宫边抱养了娘家的侄女,苦熬至成人后招赘了女婿,从此开枝散叶,算是延续了玉兔这一宗脉。在缺衣少食的年代,宫边纺织、耕田,还一度收揽了玉兔二哥的孩子,这孩子后来出息了,回家探望都让小孩叫她“奶奶”。她一生未有机会生孩子,对孩子却是非常疼惜。她的三孙女一孙子当作宝贝般疼着。孙女大了,比当父母的操心,借着好人缘为俩孙女张罗了好夫婿,对三孙女不单颠前跑后找工作,还找夫家。虽未如愿,却是费尽了心思。七十余岁时不慎摔了两次,后来便起不得床。在行动不便的日子,依然疼惜孩子,听到曾孙在楼上哭,还硬撑着要起来看看。虽说久病床前无孝子,儿孙在她二次摔倒后日渐疏于打理她,仍止不住疼孩子的心。宫边一世拜“观音嬷”,一生吃斋念佛,临终遗言去龟山寺火化却未遂愿。村里人叹息之余,说她一生行善一世敬神若火化该有“舍利子”的。
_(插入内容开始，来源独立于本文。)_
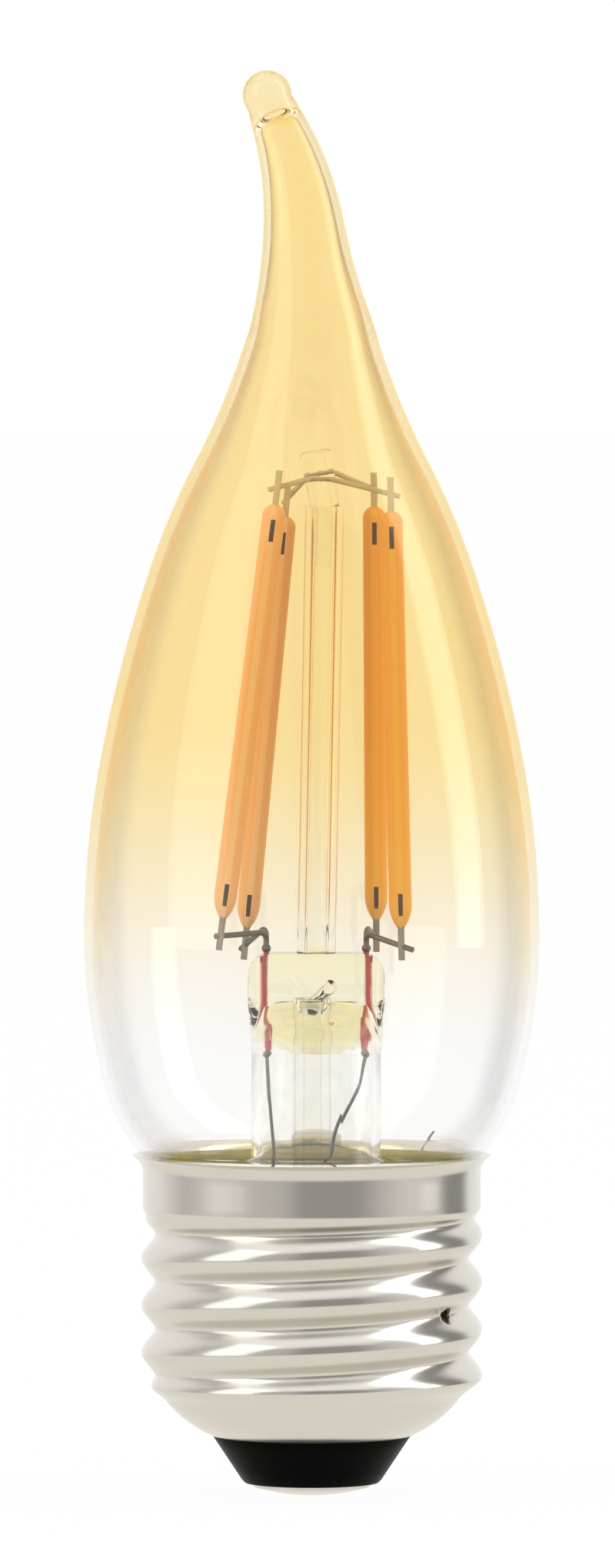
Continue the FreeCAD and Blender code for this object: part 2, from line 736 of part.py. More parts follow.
def shell_lead():
    """Thin wire from the driver up beside the neck, its end bent out over the lip."""
    gap = (NECK_RADIUS + collar_radius - SHELL_WALL) / 2
    beside = sleeve_radius - 2 * SHELL_WALL
    route = [
        (SHELL_LEAD_FOOT, 0, board_top_z),
        (SHELL_LEAD_FOOT, 0, board_top_z + 2 * WIRE_BEND),
        (beside, 0, step_z - 3 * WIRE_BEND),
        (beside, 0, step_z),
        (gap, 0, collar_z + SHELL_WALL),
        (gap, 0, lip_start_z + SHELL_WALL),
        (gap + SHELL_LEAD_END, 0, lip_z + LIP_HEIGHT / 2),
    ]
    return wire(route, SHELL_LEAD_RADIUS).rotated(Vector(), Vector(0, 0, 1), SHELL_LEAD_BEARING)


def capacitor():
    """Electrolytic can lying on the board, with a rolled crimp near its sealed end."""
    radius, crimp = CAPACITOR_RADIUS, CAPACITOR_CRIMP
    can = revolved(
        (0, 0),
        (radius, 0),
        (radius, 5 * crimp),
        (radius - crimp, 6 * crimp),
        (radius, 7 * crimp),
        (radius, CAPACITOR_LENGTH),
        (0, CAPACITOR_LENGTH),
    )
    can.rotate(Vector(), Vector(0, 1, 0), 90)
    can.translate(Vector(*CAPACITOR_PLACE, board_top_z + radius))
    return can


def driver_chip():
    """Eight-legged package on the board."""
    x, y = CHIP_CORNER
    legs_width = 3 * CHIP_LEG_PITCH + CHIP_LEG_SIZE[0]
    first = x + (CHIP_SIZE[0] - legs_width) / 2
    legs = []
    for i in range(4):
        for leg_y in (y - CHIP_LEG_SIZE[1], y + CHIP_SIZE[1]):
            corner = Vector(first + i * CHIP_LEG_PITCH, leg_y, board_top_z)
            legs.append(Part.makeBox(*CHIP_LEG_SIZE, corner))
    return Part.makeBox(*CHIP_SIZE, Vector(x, y, board_top_z)).fuse(legs)


def fusible_resistor():
    """Resistor in the funnel, wired from the board down into the centre contact's rivet."""
    middle = sleeve_z - RESISTOR_RADIUS - RESISTOR_DROP
    half, radius = RESISTOR_LENGTH / 2, RESISTOR_WIRE_RADIUS
    reach = half + RESISTOR_WIRE_REACH
    barrel = bar((-half, 0, middle), (half, 0, middle), RESISTOR_RADIUS)
    up = wire([(half, 0, middle), (reach, 0, middle), (reach, 0, board_top_z)], radius)
    down = wire(
        [
            (-half, 0, middle),
            (-reach, 0, middle),
            (-half, 0, middle - RESISTOR_WIRE_REACH),
            (0, 0, shank_top_z + WIRE_BEND),
            (0, 0, insulator_face_z),
        ],
        radius,
        RESISTOR_WIRE_REACH / 3,
    )
    return barrel.fuse([up, down])


def driver():
    """Board resting on the insulator's ledge, and its components."""
    resistor = fusible_resistor()
    board = upright(board_radius, sleeve_z, board_top_z).cut(resistor)
    rectifier = Part.makeBox(*RECTIFIER_SIZE, Vector(*RECTIFIER_CORNER, board_top_z))
    return {
        "driver_board": largest(board),
        "bridge_rectifier": rectifier,
        "driver_chip": driver_chip(),
        "smoothing_capacitor": capacitor(),
        "fusible_resistor": resistor,
    }


def build():
    """Every node's solid by name."""
    shapes = {
        "screw_shell": screw_shell(),
        "base_insulator": base_insulator(),
        "centre_contact": centre_contact(),
        "glass_envelope": glass_envelope(),
        "stem": stem(),
        "exhaust_tube": exhaust_tube(),
        "stem_column": stem_column(),
    }
    shapes["shell_lead"] = largest(shell_lead().cut(shapes["screw_shell"]))
    neighbours = [shapes[name] for name in ("screw_shell", "glass_envelope", "shell_lead")]
    shapes["basing_cement"] = basing_cement(neighbours)
    for name, (foot, head) in FILAMENTS.items():
        for piece, shape in filament(foot, head).items():
            shapes[f"{name}_{piece}"] = shape
    shapes.update(seal_wires())
    shapes.update(outer_leads())
    shapes.update(inner_leads(shapes))
    supports = support_wires(shapes)
    shapes["column_bead"] = column_bead().cut(list(supports.values()))
    shapes.update(supports)
    shapes.update(driver())
    return shapes


def main():
    """Write each node's solid to its own file, and name any that is not one valid solid."""
    os.makedirs("parts", exist_ok=True)
    for name, shape in build().items():
        if len(shape.Solids) != 1 or not shape.isValid():
            print(name, "has", len(shape.Solids), "solids, valid", shape.isValid())
        shape.Solids[0].exportStep(f"parts/{name}.step")


main()
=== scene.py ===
import json
import math

import bpy
import numpy as np
from bpy.props import FloatProperty, FloatVectorProperty, PointerProperty
from bpy.types import Operator, Panel, PropertyGroup
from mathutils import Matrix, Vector


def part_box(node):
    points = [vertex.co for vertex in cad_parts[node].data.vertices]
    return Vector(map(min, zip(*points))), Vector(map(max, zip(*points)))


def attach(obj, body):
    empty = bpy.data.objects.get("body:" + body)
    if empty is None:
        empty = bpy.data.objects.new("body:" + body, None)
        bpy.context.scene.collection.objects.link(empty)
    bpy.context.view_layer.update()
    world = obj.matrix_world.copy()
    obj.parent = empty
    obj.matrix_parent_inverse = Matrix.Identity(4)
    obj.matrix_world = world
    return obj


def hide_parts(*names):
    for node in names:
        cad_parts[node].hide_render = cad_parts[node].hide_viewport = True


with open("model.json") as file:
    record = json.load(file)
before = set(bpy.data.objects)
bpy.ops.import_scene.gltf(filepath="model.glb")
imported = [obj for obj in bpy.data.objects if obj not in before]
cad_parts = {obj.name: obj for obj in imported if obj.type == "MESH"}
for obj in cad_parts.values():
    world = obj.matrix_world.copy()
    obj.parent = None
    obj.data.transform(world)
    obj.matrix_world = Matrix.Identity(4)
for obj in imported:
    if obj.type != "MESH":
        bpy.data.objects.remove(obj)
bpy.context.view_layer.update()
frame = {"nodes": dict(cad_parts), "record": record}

bl_info = {
    "name": "Candle Lamp",
    "version": (1, 0, 0),
    "blender": (4, 5, 0),
    "location": "3D View > Sidebar > Candle Lamp",
    "description": "Dresses a bent-tip candle lamp: blown glass, screw cap, stem and filament sticks",
    "category": "Object",
}

MM = 0.001
COLUMNS = 240
STICK_COLUMNS = 48
FINE_STEP = 0.1 * MM
NECK_STEP = 0.5 * MM
COARSE_STEP = 0.4 * MM
BODY_ARC_POINTS = 12
TIP_ROWS = 60
MERGE_DISTANCE = 0.0005 * MM
SHARP_ANGLE = 40.0
WIRE_SHARP_ANGLE = 60.0
STICKS = ("front_left", "back_left", "back_right", "front_right")
WIRES = [f"{stick}_inner_lead" for stick in STICKS]
WIRES += ["left_outer_lead", "right_outer_lead", "front_support_wire", "back_support_wire", "shell_lead"]

# Places read from the frame: the cap's edge and lip, and the neck's lower end
shell_low, shell_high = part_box("screw_shell")
glass_low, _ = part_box("glass_envelope")
collar = next(m for m in frame["record"]["mounts"] if m["name"] == "cap_collar")

# Slope of the body's outline, in degrees, at heights in mm above the lip's foot
OUTLINE_SLOPES = (
    (1.3, -52.0),
    (1.9, -38.0),
    (3.88, -27.2),
    (6.25, -16.4),
    (10.97, -9.6),
    (18.1, 0.0),
    (32.3, 11.0),
    (46.4, 18.4),
    (54.7, 27.5),
    (63.6, 17.8),
)
# Bent tip: sideways place, height above the body's end and radius of each section, in mm
TIP_SECTIONS = (
    (-0.12, 2.6, 4.42),
    (-0.40, 6.5, 3.5),
    (-0.78, 10.6, 2.93),
    (-1.45, 13.9, 2.5),
    (-2.35, 16.5, 2.12),
    (-3.2, 18.6, 1.78),
)

# How the bent tip ends: sideways and in radius, per unit of height
TIP_END_LEAN, TIP_END_TAPER = -0.42, -0.16
# The sheet's lower edge: how far out and up its rounded corner ends, and the inside corner's rise per wall
EDGE_OUT, EDGE_UP, EDGE_WALL_SHARE = 0.55 * MM, 0.26 * MM, 0.9
# Height of the shoulder's middle point, as a share of the shoulder's height
SHOULDER_MIDDLE_SHARE = 0.55
# Inner and outer ends of the bar that pierces the vent, as shares of the crest's radius
VENT_BAR_ENDS = (0.8, 1.1)
VENT_CORNERS = 32
# Power of the pointed stick end's wave, under 1 is blunt
STICK_POINT_FULLNESS = 0.8
# Rows of a stick's pointed end, middle and domed end
STICK_ROWS = (24, 20, 16)

# Grey of the surroundings in reflections, by bearing in degrees from the viewer's side, + to the right
REFLECTED_LEVELS = (
    (-180, 1.0),
    (-125, 0.95),
    (-95, 0.58),
    (-65, 0.78),
    (-40, 0.6),
    (-18, 0.55),
    (-6, 0.35),
    (30, 0.35),
    (48, 0.58),
    (66, 0.76),
    (92, 0.7),
    (104, 0.28),
    (122, 0.28),
    (134, 0.95),
    (180, 1.0),
)
# Share of the way up at which the surroundings start to turn white overhead, and end
OVERHEAD_BAND = (0.68, 0.96)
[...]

只是缅怀。常忆及母亲及我们仨孩子也一直在她疼爱之列。母亲勤劳,忙于耕作。饿极的我们往往得到她遮遮掩掩送来的甜糕之类的小吃。有时做了好吃的,兴冲冲地端了碗过来,拿了空碗就往里倒。总说饿了先吃着。我的印象里,对太叔婆的感情有时都胜过了奶奶。我记得第一次煮大锅的面条煮好了往田里送就是她在旁边指着帮着扶着才完成的。诸如此类细节忆起很多。不尽赘述。
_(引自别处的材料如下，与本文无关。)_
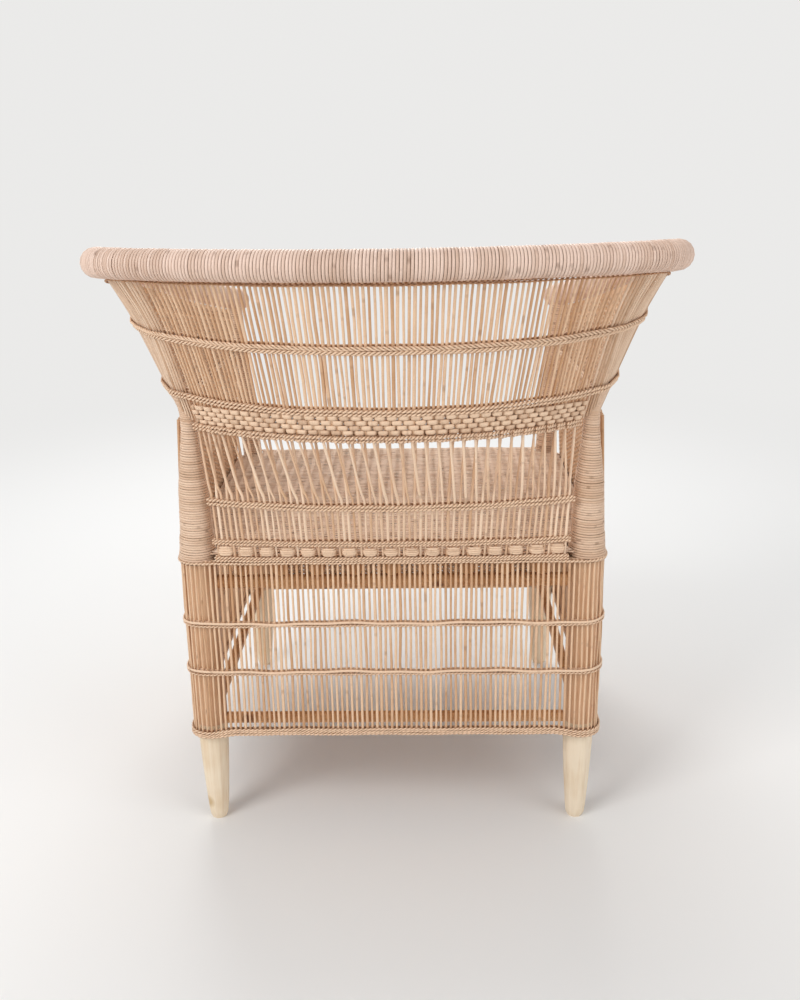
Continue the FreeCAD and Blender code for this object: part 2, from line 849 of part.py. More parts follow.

屈指算来,宫边与玉兔若都健在的话,至今已是九旬的人了。不知太叔公玉兔尚在否?后来,我读了余光中的《乡愁》,看到“乡愁是一湾浅浅的海峡,我在这头,大陆在那头”,我都在想太叔公是否也是那样充满乡愁。又后来,我听了温总理访美会见华侨华人时说的“浅浅的海峡,国之大殇,乡之深愁”,总是一脸的凝重。宫边与玉兔,都是寂寂无名的老百姓,时空的错开阻断了一世的相携相聚,三天的聚首换得一辈子的守望,终了不得畅怀。以至每当听到东埔有一“台湾村”,村里颇多似宫边一样的守望者,往往不忍猝想。